AVAILABLE DATA:
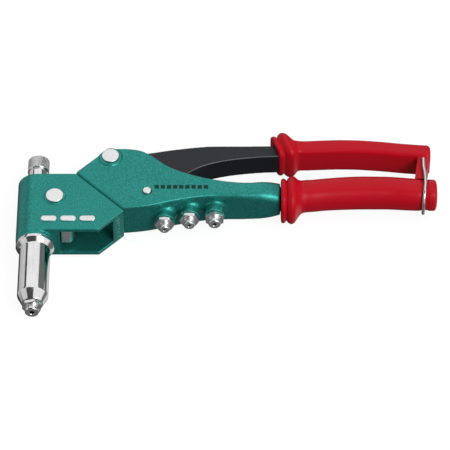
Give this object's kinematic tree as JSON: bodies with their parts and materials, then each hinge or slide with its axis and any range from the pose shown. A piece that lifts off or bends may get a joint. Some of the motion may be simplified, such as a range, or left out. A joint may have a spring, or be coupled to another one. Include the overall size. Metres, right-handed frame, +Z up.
{
  "type": "hand riveter",
  "caption": "Swivel-head hand riveter with a 45 degree joint, dipped grips, stowed nosepieces and a wire latch, closed and lying on its side.",
  "frame": {"origin": "on the surface the tool lies on, under the middle of its box, with the tool on its side and latched closed", "axes": "+X along the handles and away from the head, -Y the way the nose points, +Z up out of the tool's flat side"},
  "size_m": [0.2636, 0.1388, 0.0294],
  "materials": {
    "green_coat": "die-cast aluminium with a fine green powder coat",
    "black_paint": "satin black paint on steel",
    "red_grip": "dipped glossy soft vinyl",
    "polished_steel": "polished, nickel-plated steel",
    "satin_pin": "satin zinc plate",
    "machined_steel": "machined, lightly oiled steel",
    "spring_wire": "bright spring wire"
  },
  "bodies": {
    "frame": {"body_casting": "green_coat", "main_pivot_pin": "satin_pin", "main_pivot_clip": "satin_pin", "pivot_washer_upper": "machined_steel", "pivot_washer_lower": "machined_steel", "stop_pin": "satin_pin", "fixed_grip": "red_grip", "spare_nosepiece_small": "polished_steel", "spare_nosepiece_medium": "polished_steel", "spare_nosepiece_large": "polished_steel", "swivel_spigot": "machined_steel", "swivel_nut": "polished_steel"},
    "handle": {"lever_handle": "black_paint", "lever_grip": "red_grip", "roller_pin": "machined_steel"},
    "roller": {"cam_roller": "machined_steel"},
    "push_rod": {"push_rod": "machined_steel"},
    "head": {"head_casting": "green_coat", "claw_pivot_pin": "satin_pin", "claw_pivot_clip": "satin_pin", "claw_spacer_upper": "machined_steel", "claw_spacer_lower": "machined_steel", "nose_sleeve": "polished_steel", "fitted_nosepiece": "polished_steel", "swivel_washer": "machined_steel", "return_spring": "spring_wire"},
    "end_cap": {"end_cap": "polished_steel"},
    "claw": {"claw_lever": "polished_steel"},
    "jaws": {"draw_tube": "machined_steel", "draw_collar": "machined_steel", "jaw_case": "machined_steel", "jaw_1": "machined_steel", "jaw_2": "machined_steel", "jaw_3": "machined_steel", "jaw_pusher": "machined_steel", "jaw_spring": "spring_wire"},
    "latch": {"latch_bail": "spring_wire"}
  },
  "joints": [
    {"name": "handle_hinge", "type": "hinge", "parent": "frame", "child": "handle", "pos_m": [-0.07368, 0.04669, 0.0147], "axis": [0, 0, 1], "range_deg": [0, 37]},
    {"name": "roller_spin", "type": "hinge", "parent": "handle", "child": "roller", "pos_m": [-0.06648, 0.03229, 0.0147], "axis": [0, 0, 1], "continuous": true},
    {"name": "push_rod_slide", "type": "slide", "parent": "frame", "child": "push_rod", "axis": [0.7071, 0.7071, 0], "range_m": [0, 0.0106]},
    {"name": "head_swivel", "type": "hinge", "parent": "frame", "child": "head", "pos_m": [-0.07977, 0.01789, 0.0147], "axis": [0.7071, 0.7071, 0], "continuous": true},
    {"name": "claw_hinge", "type": "hinge", "parent": "head", "child": "claw", "pos_m": [-0.10787, 0.01409, 0.0147], "axis": [0, 0, 1], "range_deg": [0, 33.5]},
    {"name": "jaw_slide", "type": "slide", "parent": "head", "child": "jaws", "axis": [0, -1, 0], "range_m": [0, 0.0068], "deforming": ["return_spring"]},
    {"name": "end_cap_turn", "type": "hinge", "parent": "head", "child": "end_cap", "pos_m": [-0.11958, 0.04619, 0.0147], "axis": [0, 1, 0], "continuous": true},
    {"name": "latch_swing", "type": "hinge", "parent": "handle", "child": "latch", "pos_m": [0.12383, 0.04769, 0.0147], "axis": [0, 0, 1], "range_deg": [0, 100], "deforming": ["latch_bail"]}
  ],
  "couplings": [
    {"joint": "push_rod_slide", "follows": "handle_hinge", "m_per_rad": 0.01605},
    {"joint": "claw_hinge", "follows": "handle_hinge", "ratio": 0.89},
    {"joint": "jaw_slide", "follows": "handle_hinge", "m_per_rad": 0.0104}
  ]
}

GOAL: Word for word, quote all of the data above.

ANSWER TO THIS EXERCISE:
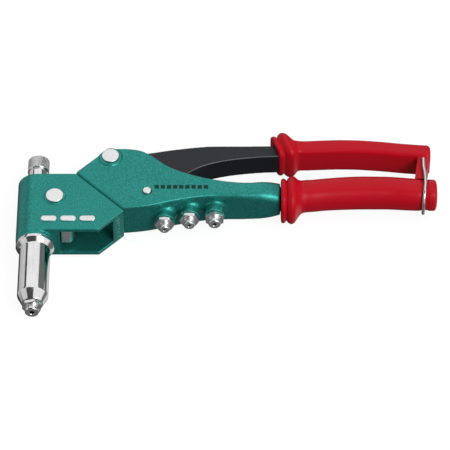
Give this object's kinematic tree as JSON: bodies with their parts and materials, then each hinge or slide with its axis and any range from the pose shown. A piece that lifts off or bends may get a joint. Some of the motion may be simplified, such as a range, or left out. A joint may have a spring, or be coupled to another one. Include the overall size. Metres, right-handed frame, +Z up.
{
  "type": "hand riveter",
  "caption": "Swivel-head hand riveter with a 45 degree joint, dipped grips, stowed nosepieces and a wire latch, closed and lying on its side.",
  "frame": {"origin": "on the surface the tool lies on, under the middle of its box, with the tool on its side and latched closed", "axes": "+X along the handles and away from the head, -Y the way the nose points, +Z up out of the tool's flat side"},
  "size_m": [0.2636, 0.1388, 0.0294],
  "materials": {
    "green_coat": "die-cast aluminium with a fine green powder coat",
    "black_paint": "satin black paint on steel",
    "red_grip": "dipped glossy soft vinyl",
    "polished_steel": "polished, nickel-plated steel",
    "satin_pin": "satin zinc plate",
    "machined_steel": "machined, lightly oiled steel",
    "spring_wire": "bright spring wire"
  },
  "bodies": {
    "frame": {"body_casting": "green_coat", "main_pivot_pin": "satin_pin", "main_pivot_clip": "satin_pin", "pivot_washer_upper": "machined_steel", "pivot_washer_lower": "machined_steel", "stop_pin": "satin_pin", "fixed_grip": "red_grip", "spare_nosepiece_small": "polished_steel", "spare_nosepiece_medium": "polished_steel", "spare_nosepiece_large": "polished_steel", "swivel_spigot": "machined_steel", "swivel_nut": "polished_steel"},
    "handle": {"lever_handle": "black_paint", "lever_grip": "red_grip", "roller_pin": "machined_steel"},
    "roller": {"cam_roller": "machined_steel"},
    "push_rod": {"push_rod": "machined_steel"},
    "head": {"head_casting": "green_coat", "claw_pivot_pin": "satin_pin", "claw_pivot_clip": "satin_pin", "claw_spacer_upper": "machined_steel", "claw_spacer_lower": "machined_steel", "nose_sleeve": "polished_steel", "fitted_nosepiece": "polished_steel", "swivel_washer": "machined_steel", "return_spring": "spring_wire"},
    "end_cap": {"end_cap": "polished_steel"},
    "claw": {"claw_lever": "polished_steel"},
    "jaws": {"draw_tube": "machined_steel", "draw_collar": "machined_steel", "jaw_case": "machined_steel", "jaw_1": "machined_steel", "jaw_2": "machined_steel", "jaw_3": "machined_steel", "jaw_pusher": "machined_steel", "jaw_spring": "spring_wire"},
    "latch": {"latch_bail": "spring_wire"}
  },
  "joints": [
    {"name": "handle_hinge", "type": "hinge", "parent": "frame", "child": "handle", "pos_m": [-0.07368, 0.04669, 0.0147], "axis": [0, 0, 1], "range_deg": [0, 37]},
    {"name": "roller_spin", "type": "hinge", "parent": "handle", "child": "roller", "pos_m": [-0.06648, 0.03229, 0.0147], "axis": [0, 0, 1], "continuous": true},
    {"name": "push_rod_slide", "type": "slide", "parent": "frame", "child": "push_rod", "axis": [0.7071, 0.7071, 0], "range_m": [0, 0.0106]},
    {"name": "head_swivel", "type": "hinge", "parent": "frame", "child": "head", "pos_m": [-0.07977, 0.01789, 0.0147], "axis": [0.7071, 0.7071, 0], "continuous": true},
    {"name": "claw_hinge", "type": "hinge", "parent": "head", "child": "claw", "pos_m": [-0.10787, 0.01409, 0.0147], "axis": [0, 0, 1], "range_deg": [0, 33.5]},
    {"name": "jaw_slide", "type": "slide", "parent": "head", "child": "jaws", "axis": [0, -1, 0], "range_m": [0, 0.0068], "deforming": ["return_spring"]},
    {"name": "end_cap_turn", "type": "hinge", "parent": "head", "child": "end_cap", "pos_m": [-0.11958, 0.04619, 0.0147], "axis": [0, 1, 0], "continuous": true},
    {"name": "latch_swing", "type": "hinge", "parent": "handle", "child": "latch", "pos_m": [0.12383, 0.04769, 0.0147], "axis": [0, 0, 1], "range_deg": [0, 100], "deforming": ["latch_bail"]}
  ],
  "couplings": [
    {"joint": "push_rod_slide", "follows": "handle_hinge", "m_per_rad": 0.01605},
    {"joint": "claw_hinge", "follows": "handle_hinge", "ratio": 0.89},
    {"joint": "jaw_slide", "follows": "handle_hinge", "m_per_rad": 0.0104}
  ]
}